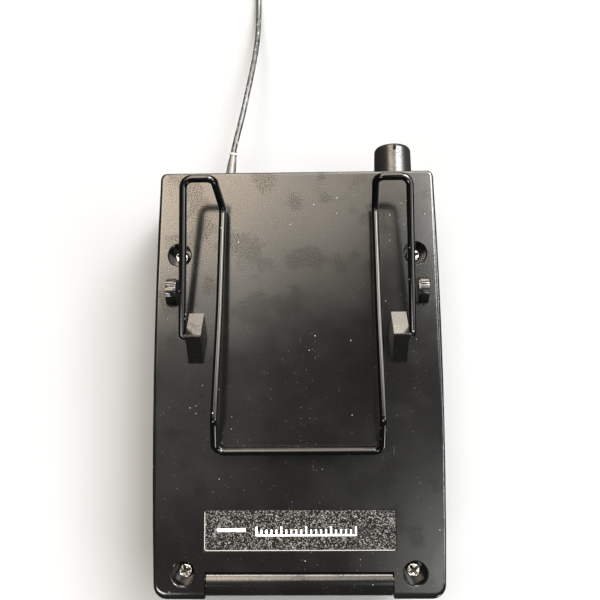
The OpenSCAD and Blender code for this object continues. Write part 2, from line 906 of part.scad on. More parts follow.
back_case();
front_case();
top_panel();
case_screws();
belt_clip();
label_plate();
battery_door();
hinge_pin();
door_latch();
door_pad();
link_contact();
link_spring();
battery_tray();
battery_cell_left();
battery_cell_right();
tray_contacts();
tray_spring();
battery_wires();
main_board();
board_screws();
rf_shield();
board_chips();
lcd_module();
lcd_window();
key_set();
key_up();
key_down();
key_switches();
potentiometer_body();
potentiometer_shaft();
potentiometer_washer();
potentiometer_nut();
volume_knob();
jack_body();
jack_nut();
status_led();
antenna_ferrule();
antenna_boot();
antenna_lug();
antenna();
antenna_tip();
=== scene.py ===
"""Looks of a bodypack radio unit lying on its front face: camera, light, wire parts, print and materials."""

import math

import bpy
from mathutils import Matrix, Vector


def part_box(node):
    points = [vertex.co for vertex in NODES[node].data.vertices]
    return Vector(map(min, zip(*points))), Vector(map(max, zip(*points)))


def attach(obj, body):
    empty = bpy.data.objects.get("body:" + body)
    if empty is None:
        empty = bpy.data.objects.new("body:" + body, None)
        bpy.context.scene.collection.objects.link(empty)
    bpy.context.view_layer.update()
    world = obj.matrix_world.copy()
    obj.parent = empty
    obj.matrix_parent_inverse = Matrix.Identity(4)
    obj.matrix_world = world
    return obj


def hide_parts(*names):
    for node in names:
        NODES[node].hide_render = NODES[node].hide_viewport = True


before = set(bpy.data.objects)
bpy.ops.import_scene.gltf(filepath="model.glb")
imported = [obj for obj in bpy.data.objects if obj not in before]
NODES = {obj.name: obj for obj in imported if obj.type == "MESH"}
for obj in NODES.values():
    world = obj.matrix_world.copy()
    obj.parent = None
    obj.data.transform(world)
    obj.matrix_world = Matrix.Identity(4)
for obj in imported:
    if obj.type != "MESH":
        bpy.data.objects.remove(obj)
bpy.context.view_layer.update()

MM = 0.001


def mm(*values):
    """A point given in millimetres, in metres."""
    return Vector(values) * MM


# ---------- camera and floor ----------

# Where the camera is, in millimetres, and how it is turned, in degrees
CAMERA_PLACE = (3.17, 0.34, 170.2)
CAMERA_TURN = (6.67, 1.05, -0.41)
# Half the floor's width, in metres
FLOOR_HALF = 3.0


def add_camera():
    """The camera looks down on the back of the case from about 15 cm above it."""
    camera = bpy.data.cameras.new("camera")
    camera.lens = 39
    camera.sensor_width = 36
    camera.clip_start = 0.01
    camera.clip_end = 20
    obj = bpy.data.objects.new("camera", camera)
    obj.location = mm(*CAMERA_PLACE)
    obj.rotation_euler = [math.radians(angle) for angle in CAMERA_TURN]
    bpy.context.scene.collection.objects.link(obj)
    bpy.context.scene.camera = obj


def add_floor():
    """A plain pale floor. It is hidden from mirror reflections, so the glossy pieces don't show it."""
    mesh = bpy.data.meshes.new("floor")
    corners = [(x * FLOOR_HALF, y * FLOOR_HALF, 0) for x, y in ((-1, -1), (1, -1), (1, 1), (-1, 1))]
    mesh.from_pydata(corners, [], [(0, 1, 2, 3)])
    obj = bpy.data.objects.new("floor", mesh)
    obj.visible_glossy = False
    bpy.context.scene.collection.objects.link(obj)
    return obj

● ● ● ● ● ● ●

▶ Your instructions:
Copy out precisely the lines from the line with "key_down();" to the line with "for node in" in the material above, including those two lines and omitting all the rest.

▶ The output:
key_down();
key_switches();
potentiometer_body();
potentiometer_shaft();
potentiometer_washer();
potentiometer_nut();
volume_knob();
jack_body();
jack_nut();
status_led();
antenna_ferrule();
antenna_boot();
antenna_lug();
antenna();
antenna_tip();
=== scene.py ===
"""Looks of a bodypack radio unit lying on its front face: camera, light, wire parts, print and materials."""

import math

import bpy
from mathutils import Matrix, Vector


def part_box(node):
    points = [vertex.co for vertex in NODES[node].data.vertices]
    return Vector(map(min, zip(*points))), Vector(map(max, zip(*points)))


def attach(obj, body):
    empty = bpy.data.objects.get("body:" + body)
    if empty is None:
        empty = bpy.data.objects.new("body:" + body, None)
        bpy.context.scene.collection.objects.link(empty)
    bpy.context.view_layer.update()
    world = obj.matrix_world.copy()
    obj.parent = empty
    obj.matrix_parent_inverse = Matrix.Identity(4)
    obj.matrix_world = world
    return obj


def hide_parts(*names):
    for node in names:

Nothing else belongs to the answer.